The Wrecking Crew is a 1968 American spy comedy film directed by Phil Karlson and starring Dean Martin as Matt Helm, along with Elke Sommer, Sharon Tate, Nancy Kwan, Nigel Green, and Tina Louise. It is the fourth and final film in the Matt Helm series, and is loosely based on the 1960 novel of the same name by Donald Hamilton. The film opened in Canada in December 1968 before premiering in the United States in February 1969.

It was Tate's last film released before her death in 1969. It was also the Hollywood film debut for two future action movie stars: Bruce Lee, who worked behind the scenes as an action choreographer, and Chuck Norris, who made his film debut in a small role.

Plot
Matt Helm is assigned by his secret agency, ICE, to bring down an evil count named Contini, who is trying to collapse the world economy by stealing a billion dollars in gold. Helm travels to Copenhagen, where he is given a guide, Freya Carlson, a beautiful but bumbling woman from a Danish tourism bureau.
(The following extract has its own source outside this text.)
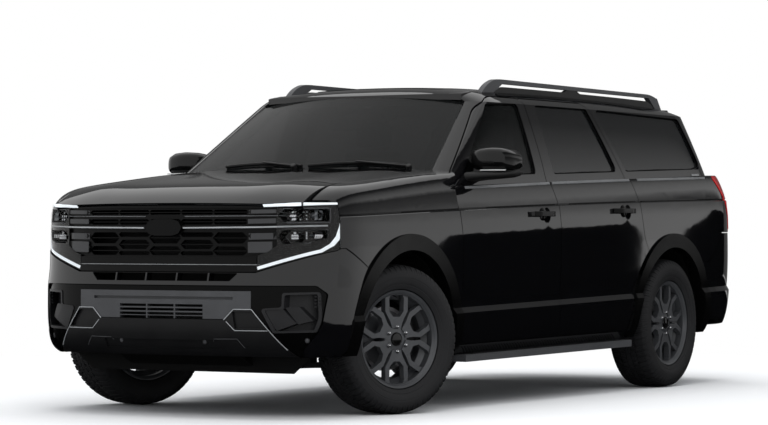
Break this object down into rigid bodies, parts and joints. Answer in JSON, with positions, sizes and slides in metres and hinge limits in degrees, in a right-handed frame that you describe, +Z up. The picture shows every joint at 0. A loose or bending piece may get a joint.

A pair of Contini's accomplices, the seductive Linka Karensky and Wen Yurang, each attempt to foil Helm's plans. The former is killed in an ambush intended for Helm, the latter in an explosion. On each occasion, Freya's clumsy attempts to assist Matt are helpful, but not particularly appreciated.

McDonald, his chief at ICE, turns up to aid Helm, but is wounded in action. McDonald confides to Helm that the seemingly inept Freya is actually a top-secret British agent herself, using a clever guise. They go to Contini's chateau for a showdown, and Helm creates chaos and destruction with a variety of unique gadgets. Contini escapes with the gold on a train bound for Luxembourg, but Helm and Freya are able to catch up to him in a minihelicopter. Freya is almost killed by Contini, but Helm rescues her, then kills Contini by throwing him through a trap door onto the railroad tracks. Successful and alone at last, Helm finally has an opportunity to thank an appreciative Freya as only he can.

Cast

The film featured a number of wrestlers, boxers, and karate experts in small or uncredited roles, including Wilhelm von Homburg, Pepper Martin, Joe Gray, Joe Lewis, Ed Parker and – in his first screen role – Chuck Norris (background player in the House of 7 Joys scene). Bruce Lee does not appear in the film, but receives a production credit as "Karate advisor" (action choreographer) for the fight scenes.

The Wrecking Crew was Tate's last film released before her murder in August 1969.

Production
The film is the first in the series to not be written or co-written by regular screenwriter Herbert Baker, who was working on Irving Allen's more serious spy film Hammerhead. The screenplay was written by former police reporter and crime novel author William P. McGivern.

Helm's chief at ICE, MacDonald, is played by John Larch in this film, replacing James Gregory, who played the role in the other three films. Gregory said in an interview in Filmfax magazine that he was sent a reduced amount for his fee in the film. He was told that the film was reducing its budget, and Gregory refused to take the lower fee.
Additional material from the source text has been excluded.